The Budd BB-1 Pioneer was an experimental United States flying boat of the 1930s utilizing the Savoia-Marchetti S.56 design. Its framework was constructed entirely of stainless steel, using the shotweld method of welding that alloy.

==Development==
By 1930 the Budd Company was a national leader in construction of railway vehicles containing considerable amounts of stainless steel. Anxious to expand this expertise into other areas, company founder Edward G. Budd hired Enea Bossi to design and construct a flying boat of shot-welded stainless steel sheet and strip. They contracted with the Italian aircraft company Savoia-Marchetti for the use of the S.56 design. The S.56 was a single-engine three-seat flying boat. The Italian company granted licenses for construction of three units in the US, one to Budd and the others to other companies.

The resulting BB-1 was a biplane flying boat, with the lower wing attached near the top of the hull and the upper wing held high above, with a single Kinner C-5 radial engine mounted on the aircraft centerline between the wings. Wheels mounted on the sides of the hull were retracted upwards during water landings. The single tailwheel was not retractable. The pilot and two passengers rode in an open cockpit near the bow.

The prototype BB-1 first flew from the Budd Factory airfield, a field northwest of Philadelphia (Latitude 40.11/West Longitude 75.04). The field is still visible, although not used as a landing strip.

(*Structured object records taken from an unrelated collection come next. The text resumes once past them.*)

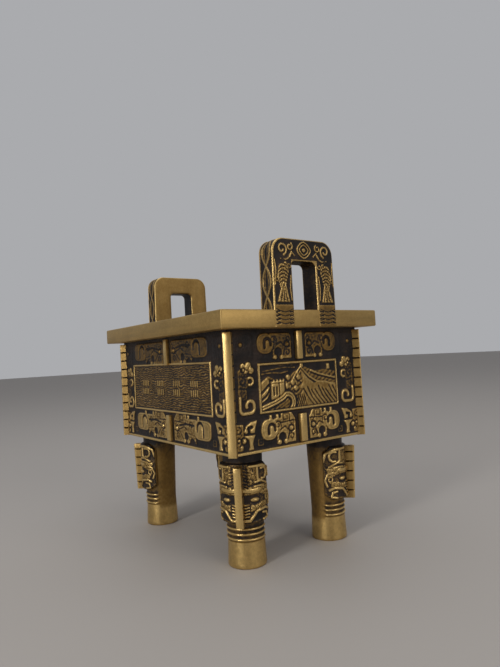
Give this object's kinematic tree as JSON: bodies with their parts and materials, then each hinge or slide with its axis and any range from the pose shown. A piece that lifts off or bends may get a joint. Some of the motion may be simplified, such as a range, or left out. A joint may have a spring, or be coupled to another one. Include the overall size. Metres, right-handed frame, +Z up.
{
  "type": "square ding ornament",
  "caption": "Square four-legged ding vessel in cast brass: hollow box with carved walls, wide flat rim, two upright ears, round legs with beast masks.",
  "frame": {"origin": "on the floor under the middle of the box, between the four feet", "axes": "+Z up; +X along the long walls, towards an ear; +Y across the short way"},
  "size_m": [0.1514, 0.109, 0.17],
  "materials": {
    "aged_brass": "antique satin, dark patina in the recesses"
  },
  "bodies": {
    "root": {"ding": "aged_brass"}
  },
  "joints": []
}
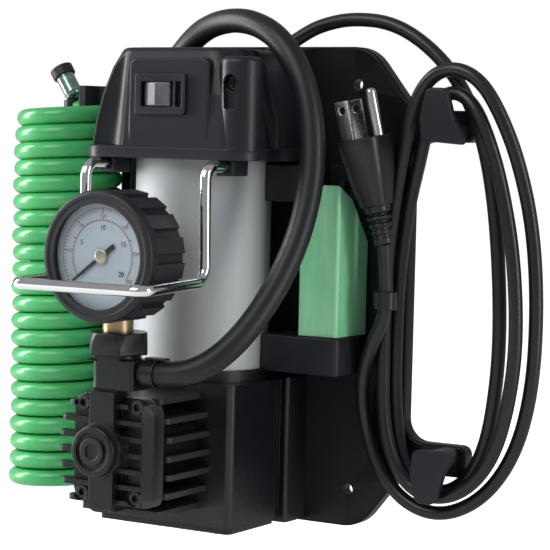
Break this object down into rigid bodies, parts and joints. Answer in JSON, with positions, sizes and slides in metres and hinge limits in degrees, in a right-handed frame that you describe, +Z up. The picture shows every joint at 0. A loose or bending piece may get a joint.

Although the Pioneer was the first American airplane to be made of stainless steel, it did not go into production. Another stainless steel amphibian, the Fleetwings Sea Bird was the first to go into production, with one prototype and five production units manufactured.

==Operational history==
The BB-1 Pioneer first flew in 1931. Flight tests showed it to be typical in performance and challenging to handle on the water. The aircraft logged about 1,000 flying hours on tours of the US and Italy.

In 1935 its fabric and lower wing were removed, and it was placed on permanent display outside the Franklin Institute in Philadelphia, Pennsylvania.